As for his suggestions:

1\. If people have to post under real names then a lot of people with skin in
the game won't post. It's as simple as that. I've no doubt the civility on
average would improve, but the content -- and the insight from key people --
would go downhill.

2\. Sure, no harm in flagging comments. Though if enough people down vote
inappropriate comments that's probably better from a community perspective.
One person flagging a comment as inappropriate does send the same message as
30 people down voting a comment does.

3\. Sure.

------
jrockway
This article is stupid. I use my real name and have no trouble calling people
names or using the word "fuck". I'd do it in real life, too.
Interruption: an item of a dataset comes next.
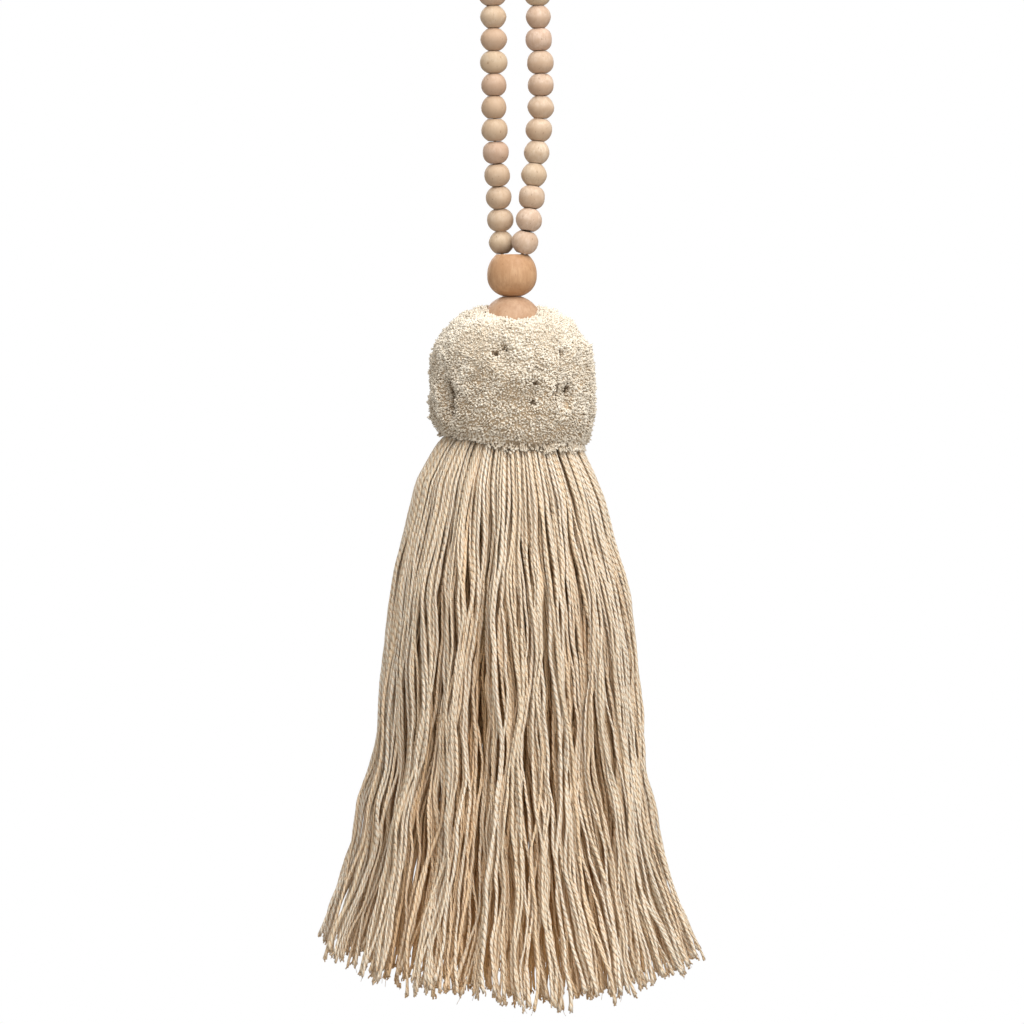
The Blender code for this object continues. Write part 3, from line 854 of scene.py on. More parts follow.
def build_outer_yarn(settings):
    """The strands on the outside, which hide most of those behind them."""
    rings = 101
    count = settings.outer_strands
    paths, bearing, share, fold = strand_paths(settings, 0, count, rings)
    rng = np.random.default_rng(31)
    width = settings.width / 2 * rng.uniform(0.78, 1.16, (count, 1))
    down = np.linspace(0.0, 1.0, rings)[None, :]
    swell = 1 + 0.35 * share_past(down, 0.98, 0.02)
    phase = rng.uniform(0, 6, (count, 2))
    uneven = 0.10 * np.sin(down * 47 + phase[:, :1]) + 0.07 * np.sin(down * 131 + phase[:, 1:])
    ridge = width * swell * (1 + uneven)
    turn = rng.uniform(0.0, math.tau, (count, 1)) + 5 * down
    points = tube_points(paths, ridge, 0.82 * ridge, turn, 4)
    tints = strand_tints(settings, 0, count)
    finish = yarn_material(settings)
    third = ((bearing + math.pi / 2 + math.pi / 3) % math.tau) // (math.tau / 3)
    for name, sector in (("yarn_front", 0), ("yarn_back_right", 1), ("yarn_back_left", 2)):
        chosen = third == sector
        mesh = tube_mesh(name, points[chosen])
        shape = points[chosen].shape[:3]
        add_values(mesh, "tint", np.broadcast_to(tints[chosen][:, None, None], shape))
        # Painted shade, more for strands further in and for those in the folds.
        inwards = share_past(share[chosen], 0.1, 0.55)
        deep = np.minimum(0.72 * inwards[:, None] + 0.1 * fold[chosen], 1.0)
        add_values(mesh, "depth", np.broadcast_to(deep[:, :, None], shape))
        add_piece(name, mesh, finish, ("skirt",))


def head_mesh():
    """The bound head inside the pompom, a little domed, from which all the strands hang."""
    sides = 48
    profile = ((0.02, 0.0), (0.86, 0.0), (0.97, 0.25), (1.0, 0.5), (0.95, 0.85), (0.8, 1.0), (0.02, 1.0))
    angle = np.arange(sides) * math.tau / sides
    rings = []
    for out, up in profile:
        pleat = 1 + 0.02 * np.sin(16 * angle) * (out > 0.5)
        x = np.cos(angle) * HEAD_RADIUS * out * pleat
        y = np.sin(angle) * HEAD_RADIUS * SKIRT_DEPTH * out * pleat
        rings.append(np.stack([x, y, np.full(sides, -HEAD_DROP + HEAD_THICKNESS * up)], axis=1))
    points = np.stack(rings)[None, ::-1]
    mesh = tube_mesh("yarn_head", points)
    # Half the painted shade on the head, inside the pompom.
    add_values(mesh, "tint", 0.4)
    add_values(mesh, "depth", 0.5)
    return mesh


def build_inner_yarn(settings):
    """The strands behind the outer ones, and the head that binds them all."""
    rings = 41
    first, count = settings.outer_strands, settings.inner_strands
    paths, _, share, _ = strand_paths(settings, first, count, rings)
    rng = np.random.default_rng(37)
    width = settings.width / 2 * rng.uniform(0.78, 0.98, (count, 1)) * np.ones((1, rings))
    turn = rng.uniform(0.0, math.tau, (count, 1)) * np.ones((1, rings))
    mesh = tube_mesh("yarn_inner", tube_points(paths, width, width * 0.9, turn, 4))
    tints = strand_tints(settings, first, count)
    # Painted shade: the inner strands lie behind the outer ones.
    deep = 0.7 + 0.3 * share_past(share, 0.65, 0.2)
    add_values(mesh, "tint", np.broadcast_to(tints[:, None, None], (count, rings, 4)))
    add_values(mesh, "depth", np.broadcast_to(deep[:, None, None], (count, rings, 4)))
    finish = yarn_material(settings)
    add_piece("yarn_inner", mesh, finish, ("skirt",))
    add_piece("yarn_head", head_mesh(), finish, ("skirt",))


def build_cut_ends(settings):
    """Plies and fibres that spread from each cut end."""
    total = settings.outer_strands + settings.inner_strands
    paths, _, share, _ = strand_paths(settings, 0, total, 80)
    ends = paths[:, -1]
    along = ends - paths[:, -4]
    along /= np.linalg.norm(along, axis=1, keepdims=True)
    rng = np.random.default_rng(41)
    each = np.where(np.arange(total) < settings.outer_strands + 100, 4, 3)
    owner = np.repeat(np.arange(total), each)
    count, rings = len(owner), 4
    spread = rng.normal(0.0, 1.0, (count, 3)) * np.array([1.0, 1.0, 0.3])
    spread *= rng.uniform(0.12, 0.5, (count, 1))
    length = rng.uniform(0.5, 1.3, (count, 1)) * MM
    stray = rng.uniform(0.0, 1.0, count) < 0.03
    length[stray] *= 2.2
    s = np.linspace(0.0, 1.0, rings)[None, :, None]
    start = ends[owner] + rng.normal(0.0, 0.26, (count, 3)) * np.array([1.0, 1.0, 0.0]) * MM
    start -= along[owner] * 0.7 * MM
    curl = rng.normal(0.0, 0.28, (count, 1, 3)) * length[:, None]
    run = along[owner][:, None, :] * length[:, None] * s * 1.3
    lean = spread[:, None, :] * length[:, None] * s**1.5
    course = start[:, None, :] + run + lean + curl * np.sin(math.pi * s) * 0.5
    thick = rng.uniform(0.24, 0.4, (count, 1)) * MM
    thick[stray] = 0.09 * MM
    radius = thick * np.linspace(1.0, 0.9, rings)[None, :]
    points = tube_points(course, radius, radius * 0.8, np.zeros((count, rings)), 3)
    mesh = tube_mesh("yarn_ends", points)
    # The cut ends are painted a little darker, with painted shade that grows for deeper strands.
    tints = strand_tints(settings, 0, total)[owner] * 0.8
    add_values(mesh, "tint", np.broadcast_to(tints[:, None, None], (count, rings, 3)))
    deep = 0.38 + 0.55 * share_past(share[owner], 0.1, 0.6)
    add_values(mesh, "depth", np.broadcast_to(deep[:, None, None], (count, rings, 3)))
    add_piece("yarn_ends", mesh, yarn_material(settings), ("skirt",))


# Pompom


def squared_reach(direction):
    """Where the pompom's plain outline lies in this direction from its middle."""
    out = math.hypot(direction.x, direction.y / POMPOM_DEPTH) / POMPOM_RADIUS
    upper = direction.z > 0
    power = UPPER_SQUARENESS if upper else LOWER_SQUARENESS
    height = POMPOM_UP if upper else POMPOM_DOWN * (1 + POMPOM_LEAN * direction.x)
    return (out**power + (abs(direction.z) / height) ** power) ** (-1 / power)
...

 _2\. Allow people to flag inappropriate comments - HackerNews only allows you
to flag stories that might be inappropriate. So there’s no way for me to
highlight that I’m being harshly attacked by Brerrabbit and no retribution to
his standing on HN for crossing the line._

This feature already exists. But nobody cares that someone made fun of you on
a forum; flagging is mostly to prevent spam. Grow a pair and realize that
nobody cares what someone says about you on the Internet. Close window, take a
deep breath, and do something else. The comment will be buried in obscurity in
a few hours.

But not if you blog about it.